University of Sussex
(Now at University of Birmingham)
Drew V. McDermott, William A. Woods, Brian Cantwell Smith and Patrick J. Hayes,
It is easy to produce arguments purporting to show that computers can never be conscious, have purposes, understand anything. One standard response is to claim that since computers can manipulate symbols they have the potential to support any kind of mental state or process, if appropriately programmed. The task is then to investigate what sort of programming will transform a symbol user into something with mental states. Much work in AI is concerned with specific subgoals of this investigation, taking it for granted that machines can manipulate symbols with meanings.
But can this be taken for granted? Certainly computers construct and transform patterns. We can interpret them as meaningful, but it does not follow that the computer does, any more than a filing cabinet interprets documents. If interpreting symbols already presuppose being conscious, having beliefs and goals, etc., then the ability to assign meanings to symbols cannot explain these other abilities.
One popular reply is to postulate sensors and motors. No mind or computational process can refer to particular events or objects in the physical world without being causally embedded in the world. Perhaps even reference to properties and relations (universals) requires such causal embedding. So if we find suitable causal relationships between internal processes and external events, then this would seem adequate to justify the claim that the internal processes use symbols with a meaning.
But is this necessary for every form of mentality, every meaningful use of symbols? Can't we imagine someone totally paralysed, blind, deaf, anaesthetised, yet conscious, thinking, even experiencing hallucinatory physical sensations - or at least solving problems about number theory? Or do we only think we can imagine this? People often assemble meaningful words into deceptively incoherent phrases, like "the view of the universe from outside time".
I claim that we should accept the anti-behaviourist intuition that the meaningful use of symbols can be purely internal. This is not just a semantic quibble about the meaning of "meaning". Rather, the point is that different sorts of internal computational architecture have profound implications for different sorts of mentality, independently of external relations. It is significant that computers have been designed in such a way as to support talk of machine-languages, instructions, addresses, conditionals, logical operations, arithmetic operations, and the like.
The use of such terms in computer science does not depend on external relations. It is justified by the structure of internal processing. For instance, a computer can use numbers to count internal operations, or to count internal symbols, just as we use them externally.
The issues are surprisingly tricky. Given an uninterpreted computer you may be able to work out which symbols the machine interprets as booleans. but could you tell which one was taken as "true" and which as "false"? Can the distinction be made only in terms of a computational architecture rich enough to support a division between beliefs and goals?
We don't notice the need for this normally because machines come with manuals which beg the question by telling us which operation is "and", which "or", etc.
We should explore the ability of different sorts of computational architectures to support such notions as reference, instruction, goal, description, truth, plan, desire etc.

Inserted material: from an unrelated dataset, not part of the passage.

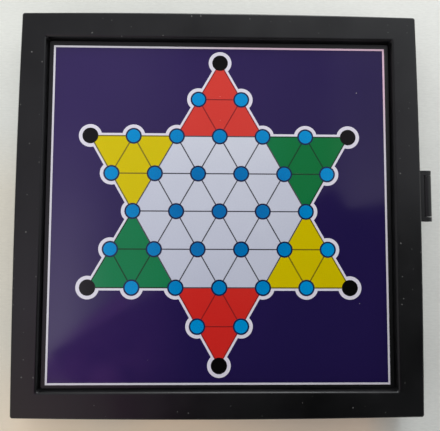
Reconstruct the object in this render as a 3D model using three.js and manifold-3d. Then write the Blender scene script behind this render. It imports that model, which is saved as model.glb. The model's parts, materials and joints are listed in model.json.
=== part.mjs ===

In particular, we need to understand the conditions under which a machine could have beliefs and goals relating only to internal states and processes, such as the belief that two lists have the same contents, or a goal like counting the number of even integers in an internal list. (The differences between beliefs and goals lie only in their roles in processing.)
The relevant architecture need not be directly implemented in a physical machine. It could be a virtual machine implemented in a lower level machine with a simpler architecture. All this contradicts a philosophy which stresses the social, communicative, role of meaning.
Do ordinary digital computers, suitably programmed, seem capable of supporting quite complex notions of meaning and mentality independently of external connections. Paradoxically, it is far less obvious how brains can support the self-referential abilities which enable ordinary computers to be described in mentalistic language. Do brains intrinsically require external connections for their use of symbols with meanings?
I have deliberately invited a biased panel to discuss these issues. When one side of a debate is so easy to argue for, we may hope to profit most by listening to the other side.